== Source data

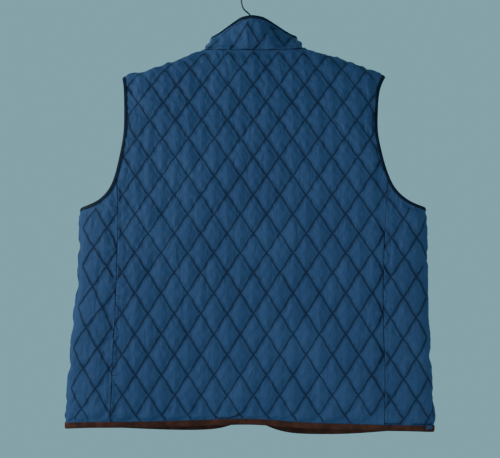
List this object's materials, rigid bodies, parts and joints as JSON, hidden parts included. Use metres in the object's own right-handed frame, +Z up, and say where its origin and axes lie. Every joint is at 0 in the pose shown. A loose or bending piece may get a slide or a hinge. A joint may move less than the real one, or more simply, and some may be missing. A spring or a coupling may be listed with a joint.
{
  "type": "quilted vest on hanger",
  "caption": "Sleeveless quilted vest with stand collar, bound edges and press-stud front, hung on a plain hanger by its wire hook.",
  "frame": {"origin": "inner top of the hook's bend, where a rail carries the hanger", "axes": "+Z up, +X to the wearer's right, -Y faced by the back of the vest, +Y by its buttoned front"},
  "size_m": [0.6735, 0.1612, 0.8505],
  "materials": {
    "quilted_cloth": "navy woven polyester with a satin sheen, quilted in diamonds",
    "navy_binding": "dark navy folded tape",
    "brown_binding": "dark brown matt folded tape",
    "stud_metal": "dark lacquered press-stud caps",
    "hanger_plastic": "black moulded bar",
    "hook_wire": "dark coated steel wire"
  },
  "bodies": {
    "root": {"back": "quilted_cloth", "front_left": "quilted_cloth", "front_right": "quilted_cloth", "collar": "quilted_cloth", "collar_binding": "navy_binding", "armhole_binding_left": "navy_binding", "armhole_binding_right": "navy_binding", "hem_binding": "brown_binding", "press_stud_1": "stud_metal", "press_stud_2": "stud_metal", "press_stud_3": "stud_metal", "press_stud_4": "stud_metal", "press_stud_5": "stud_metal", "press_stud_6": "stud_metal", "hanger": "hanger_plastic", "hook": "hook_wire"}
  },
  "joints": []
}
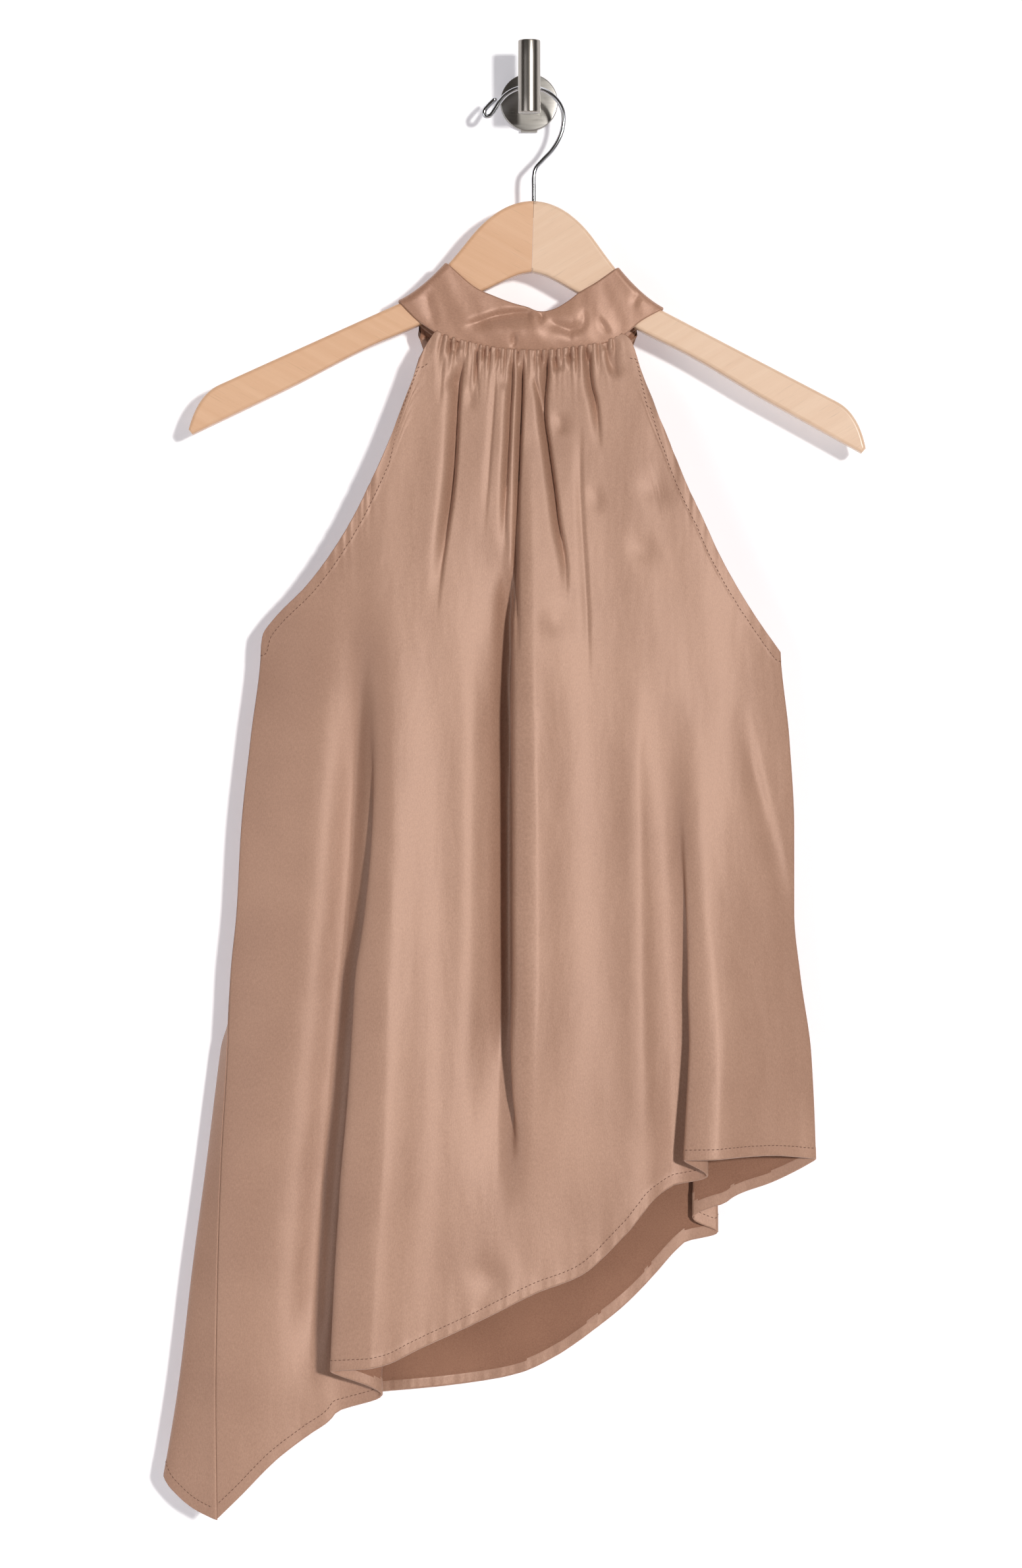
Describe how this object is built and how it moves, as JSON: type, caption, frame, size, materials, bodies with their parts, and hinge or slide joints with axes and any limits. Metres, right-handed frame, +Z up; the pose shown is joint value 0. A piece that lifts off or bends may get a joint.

====

> **Written problem**: Return each line of the data exactly as written above.

> **Result of this exercise**:
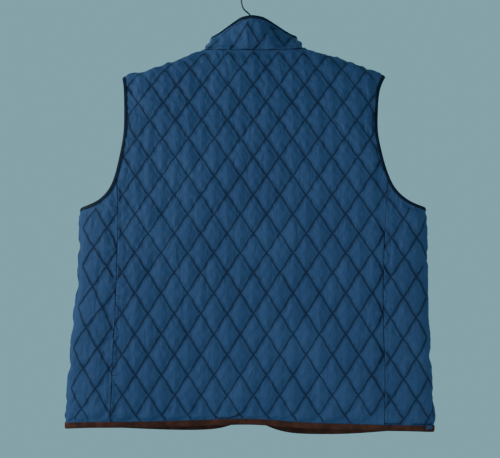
List this object's materials, rigid bodies, parts and joints as JSON, hidden parts included. Use metres in the object's own right-handed frame, +Z up, and say where its origin and axes lie. Every joint is at 0 in the pose shown. A loose or bending piece may get a slide or a hinge. A joint may move less than the real one, or more simply, and some may be missing. A spring or a coupling may be listed with a joint.
{
  "type": "quilted vest on hanger",
  "caption": "Sleeveless quilted vest with stand collar, bound edges and press-stud front, hung on a plain hanger by its wire hook.",
  "frame": {"origin": "inner top of the hook's bend, where a rail carries the hanger", "axes": "+Z up, +X to the wearer's right, -Y faced by the back of the vest, +Y by its buttoned front"},
  "size_m": [0.6735, 0.1612, 0.8505],
  "materials": {
    "quilted_cloth": "navy woven polyester with a satin sheen, quilted in diamonds",
    "navy_binding": "dark navy folded tape",
    "brown_binding": "dark brown matt folded tape",
    "stud_metal": "dark lacquered press-stud caps",
    "hanger_plastic": "black moulded bar",
    "hook_wire": "dark coated steel wire"
  },
  "bodies": {
    "root": {"back": "quilted_cloth", "front_left": "quilted_cloth", "front_right": "quilted_cloth", "collar": "quilted_cloth", "collar_binding": "navy_binding", "armhole_binding_left": "navy_binding", "armhole_binding_right": "navy_binding", "hem_binding": "brown_binding", "press_stud_1": "stud_metal", "press_stud_2": "stud_metal", "press_stud_3": "stud_metal", "press_stud_4": "stud_metal", "press_stud_5": "stud_metal", "press_stud_6": "stud_metal", "hanger": "hanger_plastic", "hook": "hook_wire"}
  },
  "joints": []
}
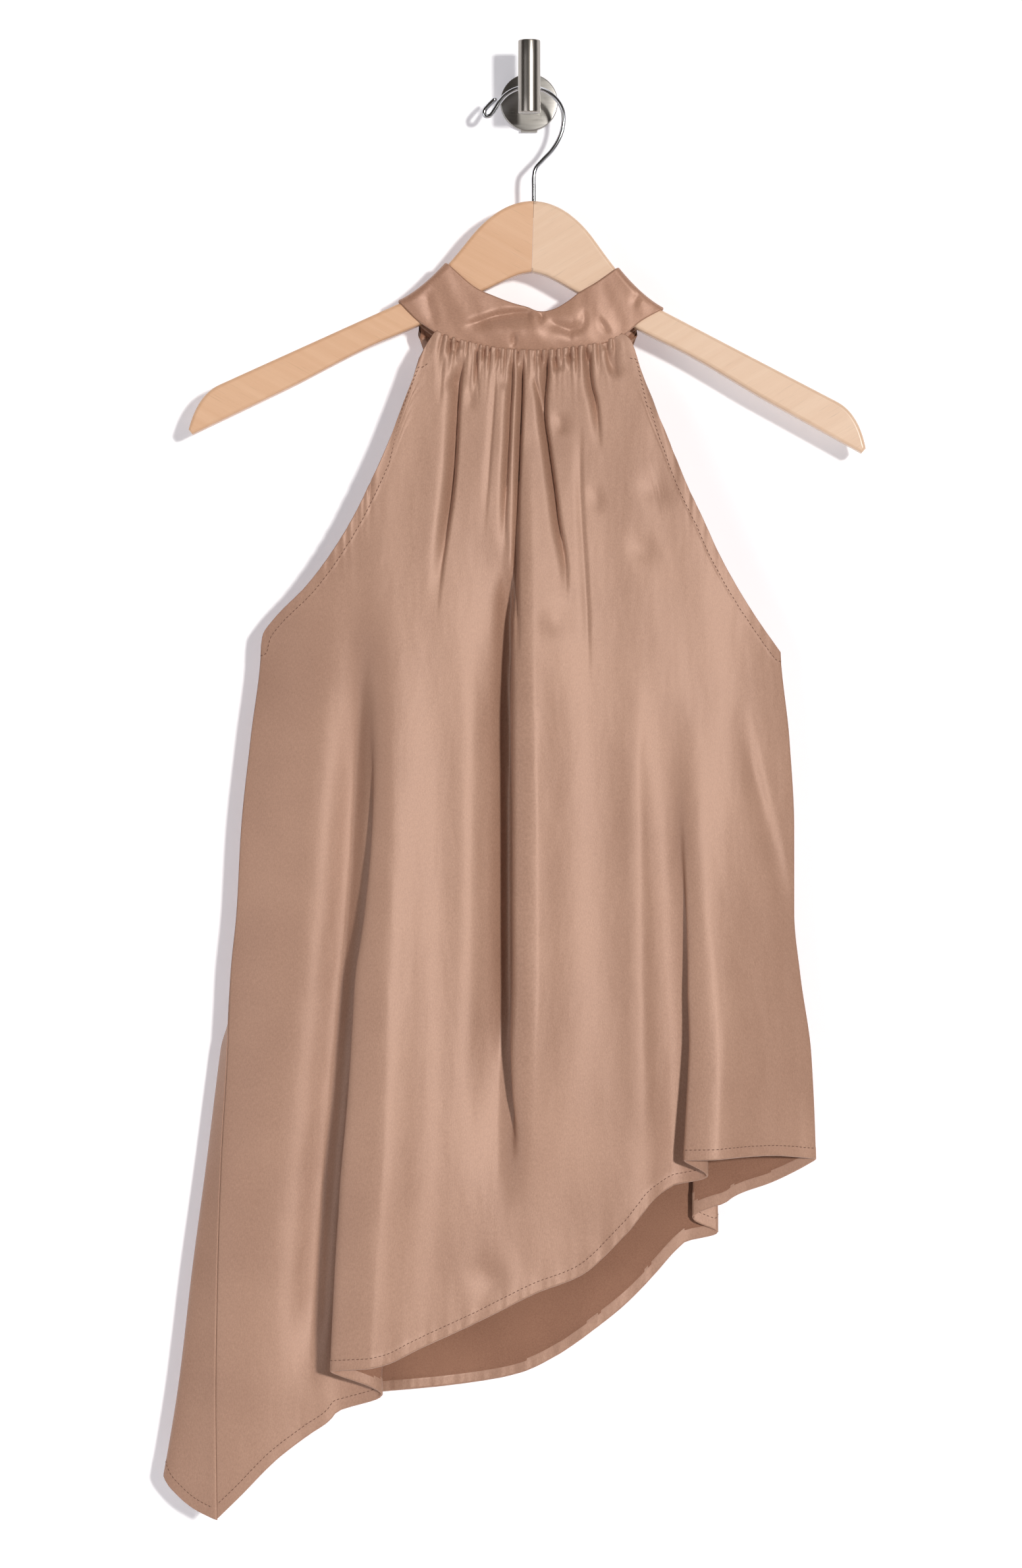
Describe how this object is built and how it moves, as JSON: type, caption, frame, size, materials, bodies with their parts, and hinge or slide joints with axes and any limits. Metres, right-handed frame, +Z up; the pose shown is joint value 0. A piece that lifts off or bends may get a joint.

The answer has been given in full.